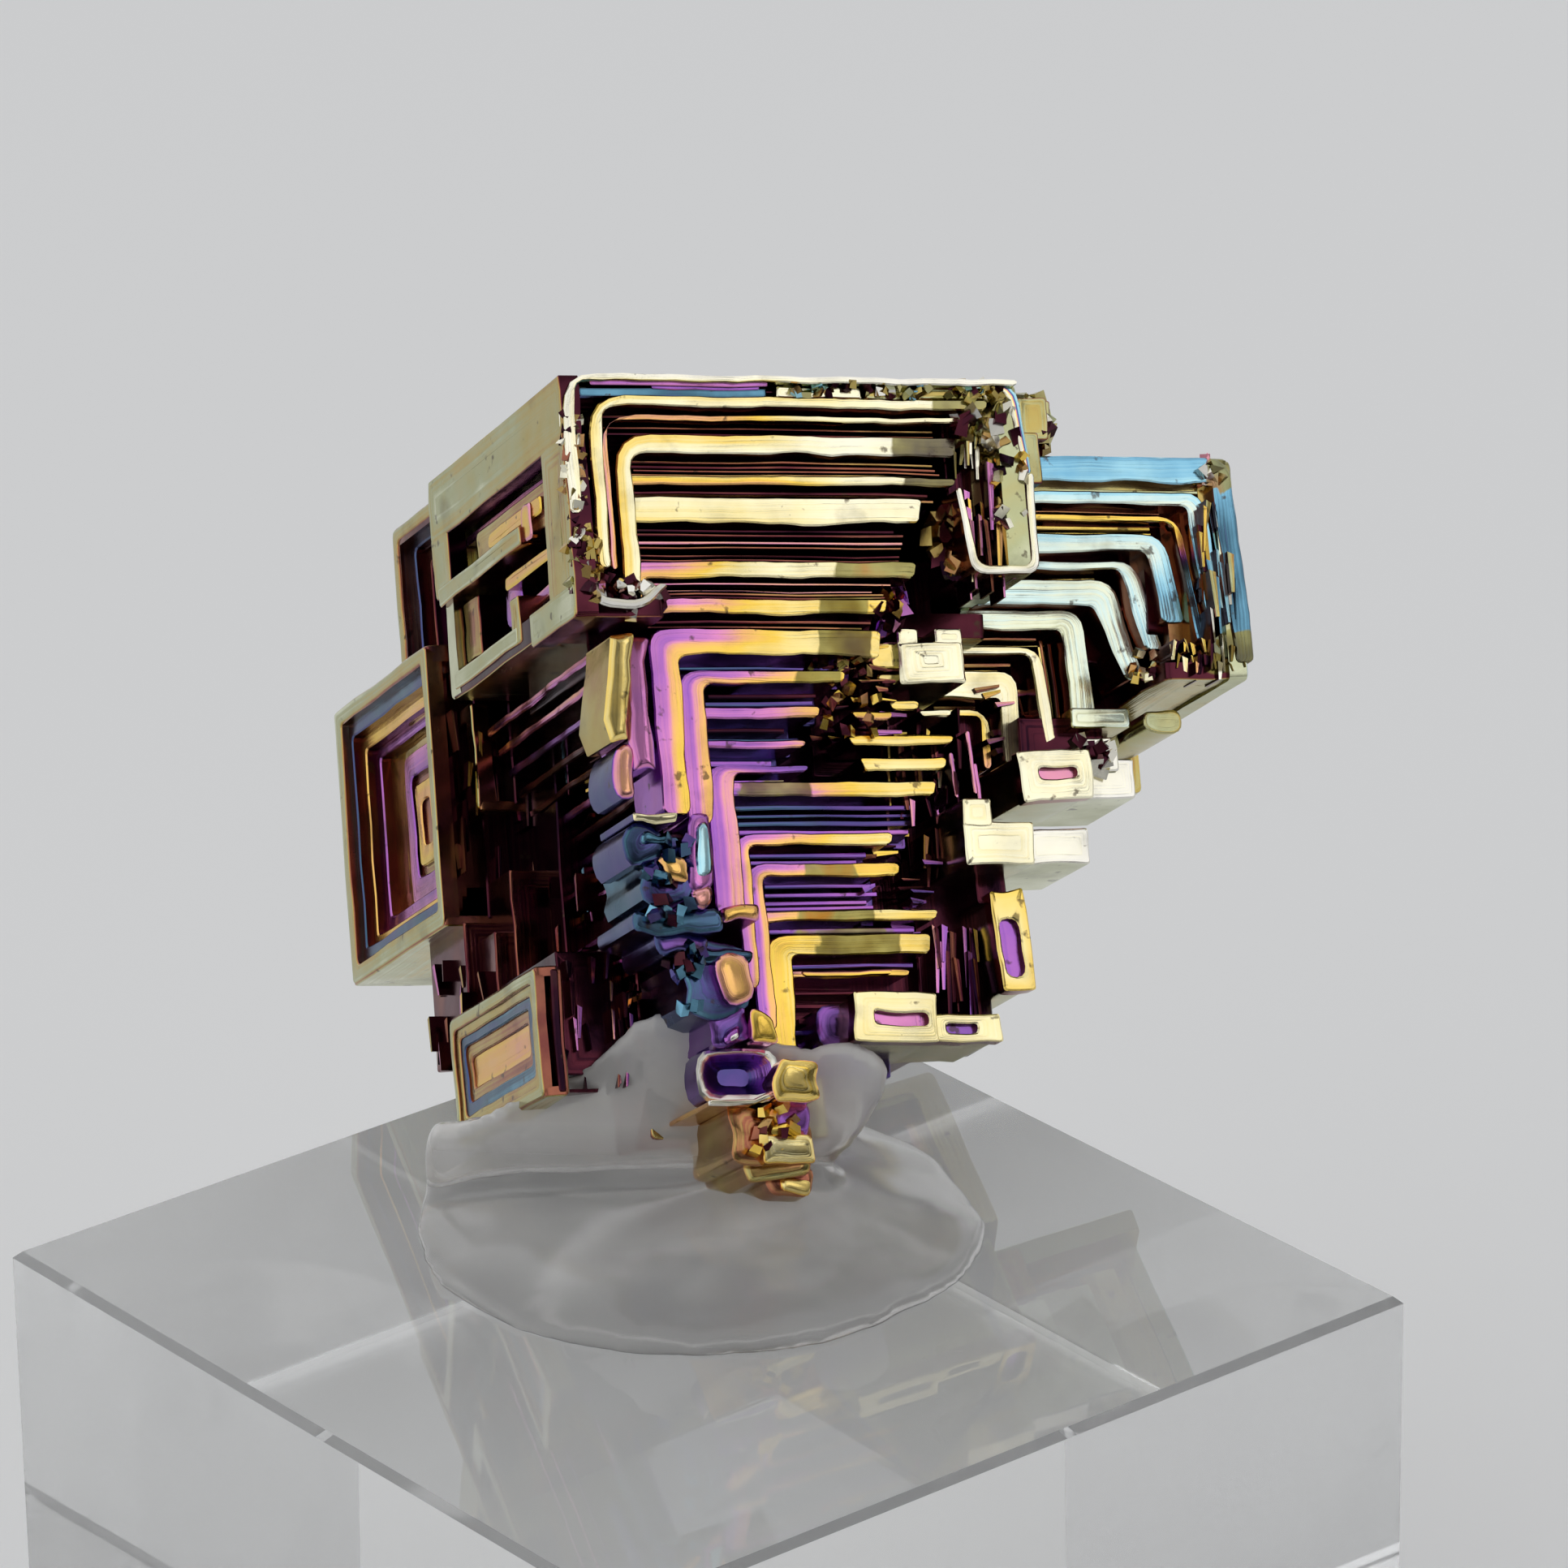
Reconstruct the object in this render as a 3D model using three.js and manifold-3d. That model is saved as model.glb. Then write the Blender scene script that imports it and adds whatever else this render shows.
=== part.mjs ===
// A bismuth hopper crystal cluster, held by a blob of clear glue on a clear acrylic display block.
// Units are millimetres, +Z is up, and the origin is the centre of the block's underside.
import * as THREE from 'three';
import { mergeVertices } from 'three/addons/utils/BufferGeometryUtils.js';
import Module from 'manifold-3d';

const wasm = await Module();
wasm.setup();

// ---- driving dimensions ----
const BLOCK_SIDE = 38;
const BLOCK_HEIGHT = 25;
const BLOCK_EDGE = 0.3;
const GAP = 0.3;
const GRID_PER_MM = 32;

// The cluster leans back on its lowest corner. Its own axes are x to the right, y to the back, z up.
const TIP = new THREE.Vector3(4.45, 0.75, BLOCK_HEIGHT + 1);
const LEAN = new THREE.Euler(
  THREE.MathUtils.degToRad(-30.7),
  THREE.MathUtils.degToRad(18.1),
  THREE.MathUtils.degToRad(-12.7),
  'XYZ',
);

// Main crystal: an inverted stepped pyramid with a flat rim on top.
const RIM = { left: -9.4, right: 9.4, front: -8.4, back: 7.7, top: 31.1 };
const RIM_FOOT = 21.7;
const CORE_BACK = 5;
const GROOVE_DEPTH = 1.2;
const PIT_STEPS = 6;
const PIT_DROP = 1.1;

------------

_Task objective_
Look through the data above. Copy every line with the string "manifold" in it.

_Answer to the exercise_
Reconstruct the object in this render as a 3D model using three.js and manifold-3d. That model is saved as model.glb. Then write the Blender scene script that imports it and adds whatever else this render shows.
import Module from 'manifold-3d';